The right sequence is simple: complete the migration first, exactly as the system is. Only after the infrastructure is stable and behaving correctly under new conditions should you begin follow-up changes. Don’t combine these efforts. Don’t even change a log line during the upgrade window.

This separation matters because clarity matters. If the system starts failing post-migration, a single-purpose deployment gives you a short list of suspects. That leads to quicker resolutions, fewer hours spent debugging, and cleaner rollbacks. Combined changes create unnecessary variables, and in high-pressure situations, those slow down decision-making. That’s how outages become prolonged.

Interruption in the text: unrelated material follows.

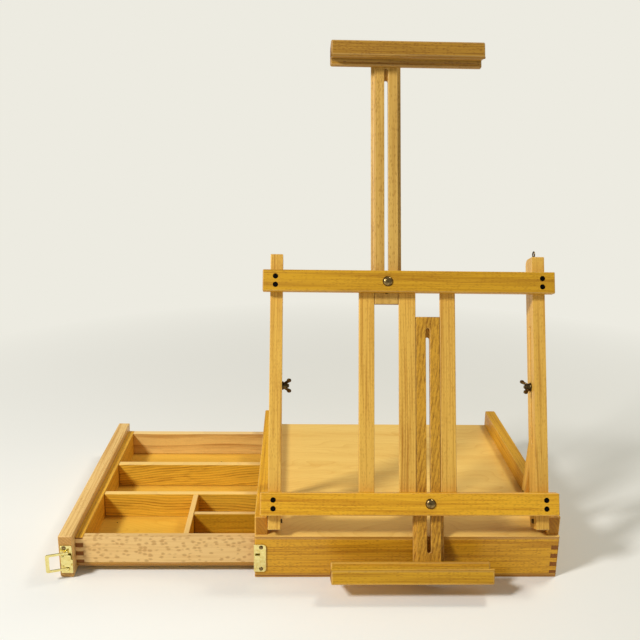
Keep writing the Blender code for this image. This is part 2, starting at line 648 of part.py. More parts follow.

For C-suite leaders, this isn’t just a technical distinction, it has operational and reputational cost. When systems are unstable, customers notice. Teams burn time and energy fixing things that didn’t need to break. The more disciplined your deployment cycles are, the less exposure your business has to uncertainty.

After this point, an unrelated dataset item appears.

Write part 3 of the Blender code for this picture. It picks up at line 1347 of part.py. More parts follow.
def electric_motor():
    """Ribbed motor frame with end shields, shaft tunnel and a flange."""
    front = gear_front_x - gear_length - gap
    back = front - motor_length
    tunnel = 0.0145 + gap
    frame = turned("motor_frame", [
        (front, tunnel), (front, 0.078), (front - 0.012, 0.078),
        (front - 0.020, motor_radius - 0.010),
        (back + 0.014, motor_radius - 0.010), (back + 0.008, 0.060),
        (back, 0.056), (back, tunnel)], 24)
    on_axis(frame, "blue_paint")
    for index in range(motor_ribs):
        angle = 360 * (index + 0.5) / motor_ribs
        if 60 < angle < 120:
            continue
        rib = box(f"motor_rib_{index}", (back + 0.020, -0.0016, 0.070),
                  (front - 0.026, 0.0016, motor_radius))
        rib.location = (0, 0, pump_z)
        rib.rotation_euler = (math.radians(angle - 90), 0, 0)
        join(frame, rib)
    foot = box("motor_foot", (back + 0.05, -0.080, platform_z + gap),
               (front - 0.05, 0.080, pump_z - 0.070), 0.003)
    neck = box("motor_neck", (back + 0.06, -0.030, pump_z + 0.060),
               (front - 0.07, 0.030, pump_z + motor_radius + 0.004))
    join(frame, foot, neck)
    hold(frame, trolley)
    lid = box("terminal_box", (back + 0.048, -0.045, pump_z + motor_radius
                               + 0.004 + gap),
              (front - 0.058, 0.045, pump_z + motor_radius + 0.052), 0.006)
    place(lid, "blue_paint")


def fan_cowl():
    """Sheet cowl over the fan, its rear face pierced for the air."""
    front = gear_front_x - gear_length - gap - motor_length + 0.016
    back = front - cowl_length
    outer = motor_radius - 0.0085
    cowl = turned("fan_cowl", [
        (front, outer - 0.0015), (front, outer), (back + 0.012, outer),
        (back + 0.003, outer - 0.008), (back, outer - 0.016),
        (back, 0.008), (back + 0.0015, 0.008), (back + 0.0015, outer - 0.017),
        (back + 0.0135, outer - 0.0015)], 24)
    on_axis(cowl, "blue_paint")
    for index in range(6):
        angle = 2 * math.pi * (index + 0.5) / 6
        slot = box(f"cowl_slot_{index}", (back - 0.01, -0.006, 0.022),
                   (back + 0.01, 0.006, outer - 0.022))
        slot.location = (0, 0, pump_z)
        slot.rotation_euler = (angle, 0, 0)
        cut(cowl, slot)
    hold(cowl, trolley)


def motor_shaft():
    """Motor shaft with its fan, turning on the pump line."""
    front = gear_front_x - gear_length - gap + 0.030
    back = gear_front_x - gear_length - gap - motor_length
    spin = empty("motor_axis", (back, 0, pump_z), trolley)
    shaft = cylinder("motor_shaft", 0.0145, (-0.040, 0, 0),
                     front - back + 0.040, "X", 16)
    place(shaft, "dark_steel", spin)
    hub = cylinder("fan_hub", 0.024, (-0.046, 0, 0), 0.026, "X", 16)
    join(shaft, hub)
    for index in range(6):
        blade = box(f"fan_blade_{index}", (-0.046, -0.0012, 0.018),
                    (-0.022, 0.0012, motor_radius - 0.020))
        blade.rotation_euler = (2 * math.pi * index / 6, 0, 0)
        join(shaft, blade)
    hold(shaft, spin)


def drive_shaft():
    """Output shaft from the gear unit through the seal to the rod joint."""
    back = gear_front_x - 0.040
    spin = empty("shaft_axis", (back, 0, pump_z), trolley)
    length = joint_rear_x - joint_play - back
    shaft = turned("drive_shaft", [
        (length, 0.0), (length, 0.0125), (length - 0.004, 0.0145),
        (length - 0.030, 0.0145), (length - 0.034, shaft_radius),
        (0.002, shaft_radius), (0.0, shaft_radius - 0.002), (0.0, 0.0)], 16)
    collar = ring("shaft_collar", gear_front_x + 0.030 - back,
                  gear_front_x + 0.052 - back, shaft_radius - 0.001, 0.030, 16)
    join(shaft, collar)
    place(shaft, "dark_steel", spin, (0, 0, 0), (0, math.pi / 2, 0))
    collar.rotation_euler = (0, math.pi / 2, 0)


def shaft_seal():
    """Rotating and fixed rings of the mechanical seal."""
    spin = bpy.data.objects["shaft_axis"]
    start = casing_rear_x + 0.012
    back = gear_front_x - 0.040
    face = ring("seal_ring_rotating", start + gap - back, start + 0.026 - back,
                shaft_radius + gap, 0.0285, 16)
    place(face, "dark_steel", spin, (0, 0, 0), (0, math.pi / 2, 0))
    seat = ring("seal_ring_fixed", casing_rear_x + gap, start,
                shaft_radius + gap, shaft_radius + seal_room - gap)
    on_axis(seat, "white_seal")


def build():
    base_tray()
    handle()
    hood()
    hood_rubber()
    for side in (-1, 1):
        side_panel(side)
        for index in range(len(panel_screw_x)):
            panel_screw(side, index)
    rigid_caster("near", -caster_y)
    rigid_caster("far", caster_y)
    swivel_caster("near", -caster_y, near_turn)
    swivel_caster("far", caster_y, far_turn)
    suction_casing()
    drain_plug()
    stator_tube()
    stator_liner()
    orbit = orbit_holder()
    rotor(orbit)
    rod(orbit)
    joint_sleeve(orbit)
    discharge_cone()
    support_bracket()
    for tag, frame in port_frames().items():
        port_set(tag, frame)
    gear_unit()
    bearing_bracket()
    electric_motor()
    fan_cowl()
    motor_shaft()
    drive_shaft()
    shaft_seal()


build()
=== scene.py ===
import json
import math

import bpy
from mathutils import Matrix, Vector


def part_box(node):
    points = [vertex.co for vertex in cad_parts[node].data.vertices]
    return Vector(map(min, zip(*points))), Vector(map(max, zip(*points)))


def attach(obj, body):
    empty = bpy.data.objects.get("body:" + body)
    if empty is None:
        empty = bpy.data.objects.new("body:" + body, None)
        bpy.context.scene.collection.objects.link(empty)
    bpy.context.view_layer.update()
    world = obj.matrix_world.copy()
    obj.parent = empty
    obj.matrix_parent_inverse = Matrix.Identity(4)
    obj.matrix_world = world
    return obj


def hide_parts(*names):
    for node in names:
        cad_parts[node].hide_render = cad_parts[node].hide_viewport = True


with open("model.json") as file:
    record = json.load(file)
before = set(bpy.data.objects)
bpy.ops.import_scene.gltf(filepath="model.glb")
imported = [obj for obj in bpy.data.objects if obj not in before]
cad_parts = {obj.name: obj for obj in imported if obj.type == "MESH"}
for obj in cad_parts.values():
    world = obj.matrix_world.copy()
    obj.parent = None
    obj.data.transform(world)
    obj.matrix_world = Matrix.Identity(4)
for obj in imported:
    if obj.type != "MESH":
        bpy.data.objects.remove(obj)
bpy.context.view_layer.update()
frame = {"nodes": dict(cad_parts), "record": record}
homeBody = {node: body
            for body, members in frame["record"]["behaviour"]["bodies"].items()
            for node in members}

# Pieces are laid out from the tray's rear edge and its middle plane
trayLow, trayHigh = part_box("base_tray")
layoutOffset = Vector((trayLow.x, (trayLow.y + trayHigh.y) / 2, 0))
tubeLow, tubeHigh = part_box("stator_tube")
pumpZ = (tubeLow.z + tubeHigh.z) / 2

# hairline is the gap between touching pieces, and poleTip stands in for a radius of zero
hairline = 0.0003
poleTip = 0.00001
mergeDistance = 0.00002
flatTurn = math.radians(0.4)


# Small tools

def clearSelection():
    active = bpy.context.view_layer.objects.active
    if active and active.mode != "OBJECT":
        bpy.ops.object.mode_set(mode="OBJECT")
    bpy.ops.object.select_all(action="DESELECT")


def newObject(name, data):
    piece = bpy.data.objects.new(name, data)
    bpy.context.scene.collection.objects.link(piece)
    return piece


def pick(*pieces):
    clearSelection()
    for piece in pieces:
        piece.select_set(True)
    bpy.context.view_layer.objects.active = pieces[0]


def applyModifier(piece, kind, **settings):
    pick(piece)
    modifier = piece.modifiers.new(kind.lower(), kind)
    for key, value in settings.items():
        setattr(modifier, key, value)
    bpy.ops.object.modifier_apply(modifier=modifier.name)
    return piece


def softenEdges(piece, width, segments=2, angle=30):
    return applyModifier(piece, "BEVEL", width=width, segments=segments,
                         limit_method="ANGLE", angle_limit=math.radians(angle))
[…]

In practice, this means making clear decisions at the planning stage, and enforcing them throughout execution. Get agreement from your engineering leaders that migrations stay limited to their intended scope, and make sure the project doesn’t introduce unrelated modifiers mid-way. This level of rigor pays off in stability, predictability, and time-to-recovery when incidents happen.

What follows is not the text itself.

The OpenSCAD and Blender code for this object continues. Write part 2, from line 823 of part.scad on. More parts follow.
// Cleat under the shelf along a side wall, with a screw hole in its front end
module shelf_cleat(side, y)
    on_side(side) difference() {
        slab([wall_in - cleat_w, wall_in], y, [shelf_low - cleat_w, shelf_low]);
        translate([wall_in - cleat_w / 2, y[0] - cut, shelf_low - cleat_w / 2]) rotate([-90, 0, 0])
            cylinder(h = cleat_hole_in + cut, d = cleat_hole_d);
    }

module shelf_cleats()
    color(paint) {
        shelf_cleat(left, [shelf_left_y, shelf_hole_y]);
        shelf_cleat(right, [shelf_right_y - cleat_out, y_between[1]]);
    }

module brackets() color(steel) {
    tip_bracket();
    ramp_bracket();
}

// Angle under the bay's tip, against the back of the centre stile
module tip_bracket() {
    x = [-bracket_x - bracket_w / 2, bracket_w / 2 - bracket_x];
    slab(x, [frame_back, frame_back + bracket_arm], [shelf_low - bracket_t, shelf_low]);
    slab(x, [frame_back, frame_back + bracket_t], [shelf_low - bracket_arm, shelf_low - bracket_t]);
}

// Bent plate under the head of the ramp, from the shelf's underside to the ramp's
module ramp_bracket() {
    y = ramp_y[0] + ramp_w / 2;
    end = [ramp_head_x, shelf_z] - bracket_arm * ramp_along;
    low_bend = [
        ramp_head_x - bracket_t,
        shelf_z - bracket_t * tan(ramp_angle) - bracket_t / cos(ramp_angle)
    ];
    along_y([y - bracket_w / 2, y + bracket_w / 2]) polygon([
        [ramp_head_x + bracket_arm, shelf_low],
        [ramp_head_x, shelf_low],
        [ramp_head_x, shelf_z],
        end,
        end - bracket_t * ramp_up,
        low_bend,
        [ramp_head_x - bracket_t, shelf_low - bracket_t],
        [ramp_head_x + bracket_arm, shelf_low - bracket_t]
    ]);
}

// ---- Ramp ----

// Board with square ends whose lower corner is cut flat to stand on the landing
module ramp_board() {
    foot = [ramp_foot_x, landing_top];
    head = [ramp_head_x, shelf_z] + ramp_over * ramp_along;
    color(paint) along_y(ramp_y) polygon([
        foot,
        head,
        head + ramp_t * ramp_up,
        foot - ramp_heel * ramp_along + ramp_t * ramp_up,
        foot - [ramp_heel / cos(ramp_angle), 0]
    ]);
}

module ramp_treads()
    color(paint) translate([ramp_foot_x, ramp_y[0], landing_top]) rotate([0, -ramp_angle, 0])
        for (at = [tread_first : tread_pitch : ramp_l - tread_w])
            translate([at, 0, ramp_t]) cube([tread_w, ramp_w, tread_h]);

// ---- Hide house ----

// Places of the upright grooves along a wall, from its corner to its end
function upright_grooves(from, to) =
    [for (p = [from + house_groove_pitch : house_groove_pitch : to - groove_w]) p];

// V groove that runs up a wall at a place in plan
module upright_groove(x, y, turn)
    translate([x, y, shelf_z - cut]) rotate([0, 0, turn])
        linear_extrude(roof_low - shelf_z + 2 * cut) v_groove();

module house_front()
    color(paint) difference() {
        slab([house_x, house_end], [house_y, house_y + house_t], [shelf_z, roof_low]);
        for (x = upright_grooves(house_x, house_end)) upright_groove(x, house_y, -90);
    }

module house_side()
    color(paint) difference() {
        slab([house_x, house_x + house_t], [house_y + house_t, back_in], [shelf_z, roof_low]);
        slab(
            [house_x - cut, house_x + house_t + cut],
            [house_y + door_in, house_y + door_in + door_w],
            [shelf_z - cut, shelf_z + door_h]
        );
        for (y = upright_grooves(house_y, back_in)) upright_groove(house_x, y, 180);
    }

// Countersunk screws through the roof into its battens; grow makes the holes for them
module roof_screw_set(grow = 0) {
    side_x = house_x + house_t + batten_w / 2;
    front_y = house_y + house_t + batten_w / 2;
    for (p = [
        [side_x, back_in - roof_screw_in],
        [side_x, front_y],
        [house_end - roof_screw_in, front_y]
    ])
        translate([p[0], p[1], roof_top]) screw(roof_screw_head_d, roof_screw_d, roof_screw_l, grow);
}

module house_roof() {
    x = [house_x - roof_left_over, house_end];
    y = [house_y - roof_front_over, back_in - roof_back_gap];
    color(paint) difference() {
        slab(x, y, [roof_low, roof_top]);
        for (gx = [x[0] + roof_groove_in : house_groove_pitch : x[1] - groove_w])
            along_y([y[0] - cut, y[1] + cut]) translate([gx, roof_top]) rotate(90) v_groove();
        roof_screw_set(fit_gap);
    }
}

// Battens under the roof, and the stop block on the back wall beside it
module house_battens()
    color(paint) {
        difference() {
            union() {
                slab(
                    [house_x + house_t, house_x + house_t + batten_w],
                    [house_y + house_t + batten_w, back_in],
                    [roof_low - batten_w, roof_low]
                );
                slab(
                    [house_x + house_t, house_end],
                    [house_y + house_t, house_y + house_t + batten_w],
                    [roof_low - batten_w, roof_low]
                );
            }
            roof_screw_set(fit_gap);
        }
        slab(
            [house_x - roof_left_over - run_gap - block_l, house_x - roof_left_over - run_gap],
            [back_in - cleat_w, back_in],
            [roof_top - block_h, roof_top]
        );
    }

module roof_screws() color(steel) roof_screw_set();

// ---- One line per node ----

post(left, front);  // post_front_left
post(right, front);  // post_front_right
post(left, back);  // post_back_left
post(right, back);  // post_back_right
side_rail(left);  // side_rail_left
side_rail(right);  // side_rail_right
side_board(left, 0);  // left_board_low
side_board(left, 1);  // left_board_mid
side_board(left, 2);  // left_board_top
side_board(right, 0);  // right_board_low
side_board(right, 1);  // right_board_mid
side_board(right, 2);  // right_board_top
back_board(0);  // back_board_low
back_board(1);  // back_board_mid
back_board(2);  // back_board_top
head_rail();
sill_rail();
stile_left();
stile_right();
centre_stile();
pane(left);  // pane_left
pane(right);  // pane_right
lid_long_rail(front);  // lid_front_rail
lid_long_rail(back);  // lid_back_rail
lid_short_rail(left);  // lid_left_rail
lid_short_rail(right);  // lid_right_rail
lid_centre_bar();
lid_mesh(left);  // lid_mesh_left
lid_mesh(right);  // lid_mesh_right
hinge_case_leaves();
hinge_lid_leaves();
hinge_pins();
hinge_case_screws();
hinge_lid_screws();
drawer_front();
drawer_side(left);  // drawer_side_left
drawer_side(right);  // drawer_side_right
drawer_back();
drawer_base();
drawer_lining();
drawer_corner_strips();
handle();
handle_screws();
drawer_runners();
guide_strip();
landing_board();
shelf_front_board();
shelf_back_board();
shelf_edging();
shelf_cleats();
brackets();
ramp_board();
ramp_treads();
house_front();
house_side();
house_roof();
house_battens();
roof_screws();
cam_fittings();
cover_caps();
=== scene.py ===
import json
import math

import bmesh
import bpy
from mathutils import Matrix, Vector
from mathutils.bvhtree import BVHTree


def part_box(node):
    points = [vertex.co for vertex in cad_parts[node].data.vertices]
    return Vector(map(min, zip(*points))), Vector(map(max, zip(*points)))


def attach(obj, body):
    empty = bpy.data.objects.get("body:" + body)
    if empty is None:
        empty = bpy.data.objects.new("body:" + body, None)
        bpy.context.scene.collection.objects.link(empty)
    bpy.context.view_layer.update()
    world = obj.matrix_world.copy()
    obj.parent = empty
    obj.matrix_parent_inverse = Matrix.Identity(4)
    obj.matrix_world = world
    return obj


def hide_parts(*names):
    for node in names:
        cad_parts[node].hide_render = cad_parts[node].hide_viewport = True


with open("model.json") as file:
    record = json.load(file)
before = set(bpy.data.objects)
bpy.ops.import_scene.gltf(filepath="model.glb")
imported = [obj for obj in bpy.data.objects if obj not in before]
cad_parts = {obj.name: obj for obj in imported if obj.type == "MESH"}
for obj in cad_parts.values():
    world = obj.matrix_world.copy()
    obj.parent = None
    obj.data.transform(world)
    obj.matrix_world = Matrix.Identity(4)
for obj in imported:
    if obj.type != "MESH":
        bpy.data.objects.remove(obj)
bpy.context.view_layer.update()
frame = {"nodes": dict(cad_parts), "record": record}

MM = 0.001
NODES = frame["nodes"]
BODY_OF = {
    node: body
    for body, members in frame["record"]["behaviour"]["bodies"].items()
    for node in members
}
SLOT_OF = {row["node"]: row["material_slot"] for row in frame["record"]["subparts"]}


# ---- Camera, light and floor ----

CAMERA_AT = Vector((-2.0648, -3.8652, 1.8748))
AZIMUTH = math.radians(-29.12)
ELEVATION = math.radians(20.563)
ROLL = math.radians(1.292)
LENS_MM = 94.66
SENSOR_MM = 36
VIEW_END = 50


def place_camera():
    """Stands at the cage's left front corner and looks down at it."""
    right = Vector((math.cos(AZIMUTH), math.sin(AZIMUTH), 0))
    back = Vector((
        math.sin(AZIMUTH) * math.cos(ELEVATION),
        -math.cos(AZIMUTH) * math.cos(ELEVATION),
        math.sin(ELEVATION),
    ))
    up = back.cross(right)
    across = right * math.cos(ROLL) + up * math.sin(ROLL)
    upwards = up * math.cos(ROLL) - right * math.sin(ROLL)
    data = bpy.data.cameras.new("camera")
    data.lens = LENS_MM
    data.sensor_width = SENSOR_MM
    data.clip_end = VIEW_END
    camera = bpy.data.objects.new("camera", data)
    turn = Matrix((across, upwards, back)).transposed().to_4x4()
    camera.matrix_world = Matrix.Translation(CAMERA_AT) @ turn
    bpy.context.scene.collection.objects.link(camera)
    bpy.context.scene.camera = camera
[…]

Strategic planning for zero-downtime upgrades

Zero-downtime upgrades don’t happen by accident. They require precision and structure at every level, before, during, and after deployment. The technical execution is only one aspect; the outcome is shaped equally by how well teams prepare, communicate, and align around the upgrade process.

Start by designing a complete rollout plan. This includes building strong testing coverage, unit, integration, stress, regression, and proxy tests, all working to validate the system across scenarios that match real-world production behavior. Don’t skip this part. Strong testing reduces emergency situations and gives stakeholders clarity on what success looks like.

Stakeholders need visibility early. That means aligning with engineering leads, product managers, support teams, and executives. It’s not simply about sharing timelines, it’s about surfacing risks, identifying ownership, and ensuring that everyone involved knows the rollout sequence, the rollback triggers, and the signals used to declare success or failure. This is how large teams maintain speed without compromising control.

A phased deployment strategy is essential. Move slowly and deliberately, 1%, then 10%, then 50%. Take checkpoints at each stage. Watch performance metrics at every step. Never assume that smooth progress early on guarantees stability later, especially under increased load.

You should also allocate buffer time, 20% to 30% more than your most optimistic estimate. Smart teams don’t burn this time for speed. They use it to handle minor issues before they become major disruptions and to avoid pressure-fueled shortcuts that create long-term instability.

Clear success and failure criteria drive better decision-making. Before kicking off the upgrade, define exactly what performance indicators, error rates, or regression thresholds will halt or revert the change. This strips opinion from the process. Your team won’t need to debate responses when metrics make the decision obvious.

The last step is post-upgrade monitoring. Don’t consider the change complete as soon as the deployment ends. Assign coverage for that monitoring window so engineers and operators can verify long-term success. Small issues often surface hours later, not minutes.

For executives, the takeaway is straightforward: disciplined preparation results in adaptive control. You spend less time hunting bugs in production and more time delivering change at scale, on your terms. Upgrades stop being distractions and become predictable, repeatable operations that support continuous progress.

Learning and evolving through each upgrade

Every infrastructure upgrade produces one of two outcomes: stability or insight. Even when the process doesn’t go perfectly, it delivers learning, about system limits, architecture design, or process readiness. Use that to your advantage.

Smart teams treat each upgrade as a testing ground, not only for software performance, but for organizational capability. What did we miss? Where did the delay occur? At what point did the rollback plan prove useful, or not?

This postmortem thinking isn’t optional. It builds operational maturity. Over time, teams that analyze and adapt grow faster and fail less, because they’re closing the gaps on every cycle. Create a lightweight but repeatable review process after each upgrade. Log outcomes. Share lessons. Turn them into documentation or scripts that make future upgrades easier for the next team.

This isn’t just tactical guidance, it’s strategic leverage. If your company handles infrastructure that must scale across geographies or services, system reliability gets harder with every new release. The more learning each deployment yields, the more equipped you are to manage the next 10 or 50.

For C-level leadership, this is about compounding knowledge. You’re building an organizational asset, an internal system for improving velocity, accuracy, and decision-making over time. That forms the foundation for more confident innovation and more resilient uptime, no matter how quickly the business grows or how complex systems become.

Main highlights

Prioritize legacy system discovery: Leaders should mandate pre-upgrade discovery phases that assess test coverage, system monitoring, and domain knowledge to reduce risk when modifying outdated or undocumented infrastructure.
Require performance validation for upgrades: Executives must ensure thorough performance testing and staged rollouts are non-negotiable for high-scale systems, as even minor regressions can lead to costly user-facing degradation.
Demand rollback clarity upfront: Leadership should require rollback plans for every upgrade, with clear protocols and tested reversibility; irreversible changes must be labeled early and deployed with added safeguards.
Enforce single-scope migration execution: Leaders must push for strict scope control in migrations to avoid conflating upgrades with improvements, enabling faster incident resolution and cleaner rollback paths.
Invest in structured upgrade planning: Decision-makers should support systematic upgrade processes that include stakeholder alignment, deployment pacing, failure criteria, and post-deploy monitoring to safeguard uptime and reputation.
Turn upgrades into learning cycles: Executives should treat each upgrade as a feedback event, mandating postmortems and knowledge-sharing to strengthen team readiness and infrastructure scalability over time.